Para Carina Radilov
¡Hay que ir al comedor, hay que ir al comedor! Se arremolinan como perros, nos arremolinamos, yo sigo el remolino ¡hay que ir al comedor, al comedor! Sigo a los que gritan. Desde afuera voy oliendo un aroma que no conozco, pero me encanta: mate cocido hirviendo. Nos sirven una taza llena del líquido verde oscuro, dulce y áspero, riquísimo, y un plato de pan cortado en rodajas. Las rodajas rebalsan de mermelada de zapallo, los pedazos son gruesos y blandos por dentro, crocantes por fuera, todavía están tibios.
Me tomo toda la taza, y como mucho pan con dulce. La mermelada está pegajosa y algo ácida, pero los tres sabores (pan blando adentro, crocante afuera, mermelada roja y mate cocido) son lo mejor que he comido hasta el momento, dejando de lado el pan con manteca y azúcar que me prepara mi abuela. Como tanto que me atraganto, diría. Estar en la escuela da hambre, pensar da hambre, todo lo nuevo es para ser comido, no me entra en los ojos, en el cuerpo, lo devoro. El péndulo de salir de casa para entrar en el mundo escuela me genera una alteración de felicidad, una suba de energía sentimental, de magia corporal, la necesidad de explorarlo todo.

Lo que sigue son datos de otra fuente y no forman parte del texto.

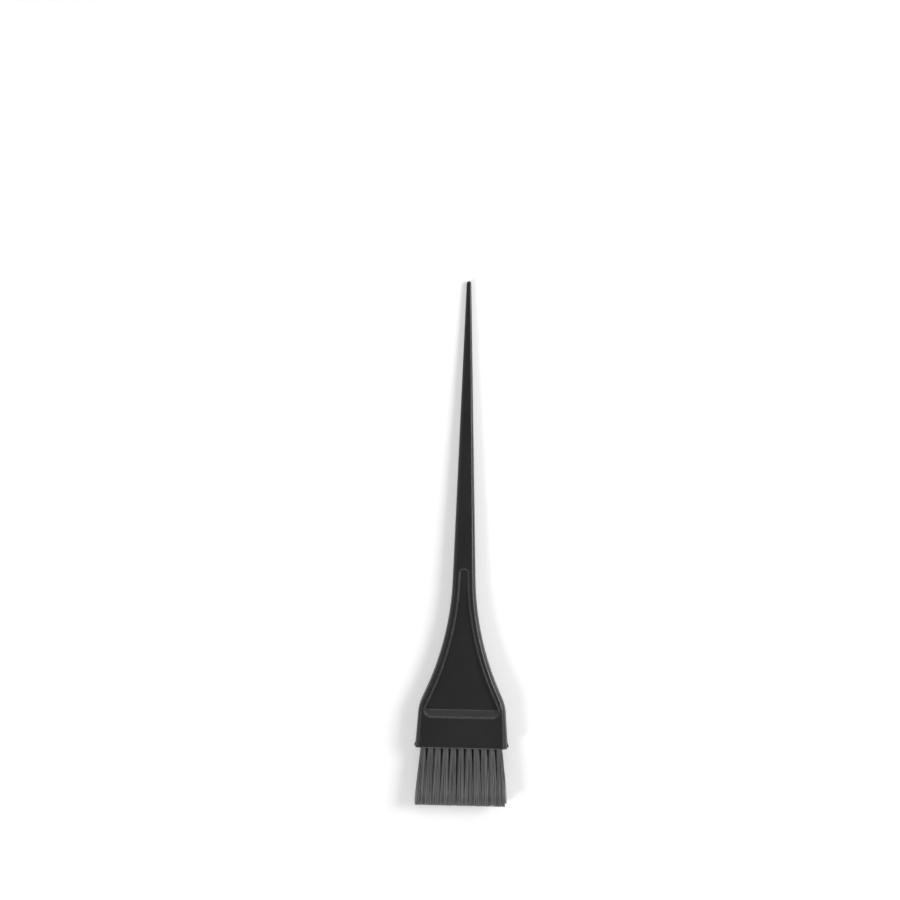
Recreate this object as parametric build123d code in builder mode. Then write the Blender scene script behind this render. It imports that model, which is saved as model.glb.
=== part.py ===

En algún momento hay que volver a las aulas. Salgo al patio, pero me pierdo, no sé cómo llegar al aula. Me encuentra el Chino, el chico que me gusta y gusta de mí. Me lleva de vuelta al aula, me dice que la seño lo mandó a buscarme. Me dejo guiar. Me toma de la mano y me lleva; qué hermoso es, pienso. Aparecemos de la mano en la puerta del aula. La señorita nos reta, pero el Chino me guiña un ojo. Yo me pongo colorada y me enamoro forever and ever, hago de esos ojos una radiografía o un collage en mi corazón, que voy armando y desarmando al trasluz de todos los chicos de los que me seguiré enamorando mientras viva. A mi madre la llaman y tiene que ir a hablar con la directora por mi escapada al comedor. En casa después me explican que el comedor es para los chicos pobres, y que yo no soy pobre, que no tengo que ir más ahí. Al finalizar el año, me cambian a otra escuela para empezar segundo grado.
No recuerdo bien cuándo, pero ése fue el año en que empecé a escribir literatura. Poemas de amor, en el pizarrón de mi casa. Algo de la voracidad con la que el mundo se nos presenta en la infancia, y el modo de hacer preguntas, sin respuesta en el mundo adulto, preguntas como si algunos cuerpos van en ciertos lugares y otros no, si lo vedado institucional y social de los cuerpos, y lo experimentado individual, acontece igual en la escritura, pero en un código paralelo, en las emociones, en la belleza, en lo incomprensible, en la regla, en la ley, en la sanción, también. Me dicen: la literatura es ficción. Sí. Acordamos. Pero tiene sus orígenes en un cuerpo que toma una decisión de asombro, de desconcierto, de arrojo, de amor, una falla que busca reeditarse una vez y otra, con diferentes nombres. Escribir es un trabajo y también es estar en el lugar equivocado, quemarse la boca sabiendo que vas a estar ahí, que no debés estar, pero estás igual porque el lenguaje es lo que recubre al mundo y hay que escarbar en él, escribir de todas las formas posibles el collage que guiña y ama y estalla en tu corazón.